Let's call the table column query
. Following is some sample data to demonstrate variations in how the data could look like.
with sample_data as (
select 1 as id, 'CREATE TABLE tbl1 ...' as query union all
select 2 as id, 'CREATE OR REPLACE TABLE tbl1 ...' as query union all
select 3 as id, 'DROP TABLE IF EXISTS tbl1; CREATE TABLE tbl1 ...' as query union all
select 4 as id, 'INSERT /*some comment*/ INTO tbl2 ...' as query union all
select 5 as id, 'INSERT /*some comment*/ INTO tbl2 ...' as query union all
select 6 as id, 'UPDATE tbl3 SET col1 = ...' as query union all
select 7 as id, '/*some garbage comments*/ UPDATE tbl3 SET col1 = ...' as query union all
select 8 as id, 'DELETE tbl4 ...' as query
),
Following are the formats of the queries (we are trying to extract table_name
):
#1
some optional statements like drop table
CREATE some comments or optional statement like OR REPLACE
TABLE table_name
everything else
#2
some optional statements like drop table
INSERT some comments
INTO some comments
table_name
#3
some optional statements like drop table
UPDATE some comments
table_name
everything else
(?:(?:CREATE(?:(?:\s*\/\*.*\*\/\s*?)*\s+OR(?:\s*\/\*.*\*\/\s*?)*\s+REPLACE)?|DROP)(?:\s*\/\*.*\*\/\s*?)*\s+TABLE(?:(?:\s*\/\*.*\*\/\s*?)*\s+IF(?:\s*\/\*.*\*\/\s*?)*\s+EXISTS)?|UPDATE|DELETE|INSERT(?:\s*\/\*.*\*\/\s*?)*\s+INTO)(?:\s*\/\*.*\*\/\s*?)*\s+([^\s\/*;]+)

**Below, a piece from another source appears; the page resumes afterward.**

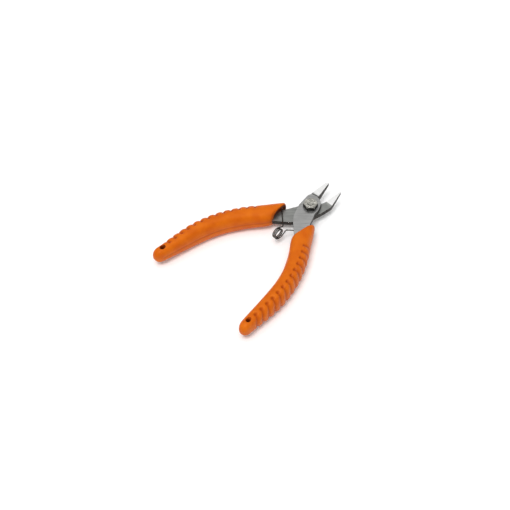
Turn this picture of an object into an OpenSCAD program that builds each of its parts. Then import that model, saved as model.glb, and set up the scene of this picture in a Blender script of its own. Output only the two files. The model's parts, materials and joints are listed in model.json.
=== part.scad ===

To construct a suitable regex, let's start with the following relatively simple/readable version:
((CREATE( OR REPLACE)?|DROP) TABLE( IF EXISTS)?|UPDATE|DELETE|INSERT INTO) ([^\s\/*;]+)
All the spaces above could be replaced with "at least one whitespace character", i.e. \s+
. But we also need to allow comments. For a comment that looks like /*anything*/
the regex looks like \/\*.*\*\/
(where the comment characters are escaped with \
and "anything" is the .*
in the middle). Given there could be multiple such comments, optionally separated by whitespace, we end up with (\s*\/\*.*\*\/\s*?)*\s+
. Plugging this in everywhere there was a space gives:
((CREATE((\s*\/\*.*\*\/\s*?)*\s+OR(\s*\/\*.*\*\/\s*?)*\s+REPLACE)?|DROP)(\s*\/\*.*\*\/\s*?)*\s+TABLE((\s*\/\*.*\*\/\s*?)*\s+IF(\s*\/\*.*\*\/\s*?)*\s+EXISTS)?|UPDATE|DELETE|INSERT(\s*\/\*.*\*\/\s*?)*\s+INTO)(\s*\/\*.*\*\/\s*?)*\s+([^\s\/*;]+)
One further refinement needs to be made: Bracketed expressions have been used for choices, e.g. (CHOICE1|CHOICE2)
. But this syntax includes them as capturing groups. Actually we only require one capturing group for the table name so we can exclude all the other capturing groups via ?:
, e.g. (?:CHOICE1|CHOICE2)
. This produces the regex given above under "TL;DR".
Here's a demo of it working with your examples: Regex101 demo
The Google BigQuery documentation for REGEXP_EXTRACT says it will return the substring matched by the capturing group. So I'd expect something like this to work:
with sample_data as (
select 1 as id, 'CREATE TABLE tbl1 ...' as query union all
select 2 as id, 'CREATE OR REPLACE TABLE tbl1 ...' as query union all
select 3 as id, 'DROP TABLE IF EXISTS tbl1; CREATE TABLE tbl1 ...' as query union all
select 4 as id, 'INSERT /*some comment*/ INTO tbl2 ...' as query union all
select 5 as id, 'INSERT /*some comment*/ INTO tbl2 ...' as query union all
select 6 as id, 'UPDATE tbl3 SET col1 = ...' as query union all
select 7 as id, '/*some garbage comments*/ UPDATE tbl3 SET col1 = ...' as query union all
select 8 as id, 'DELETE tbl4 ...' as query
)
SELECT
*, REGEXP_EXTRACT(query, r"(?:(?:CREATE(?:(?:\s*\/\*.*\*\/\s*?)*\s+OR(?:\s*\/\*.*\*\/\s*?)*\s+REPLACE)?|DROP)(?:\s*\/\*.*\*\/\s*?)*\s+TABLE(?:(?:\s*\/\*.*\*\/\s*?)*\s+IF(?:\s*\/\*.*\*\/\s*?)*\s+EXISTS)?|UPDATE|DELETE|INSERT(?:\s*\/\*.*\*\/\s*?)*\s+INTO)(?:\s*\/\*.*\*\/\s*?)*\s+([^\s\/*;]+)") AS table_name
FROM sample_data;
(The above is untested so please let me know in the comments if there are any issues.)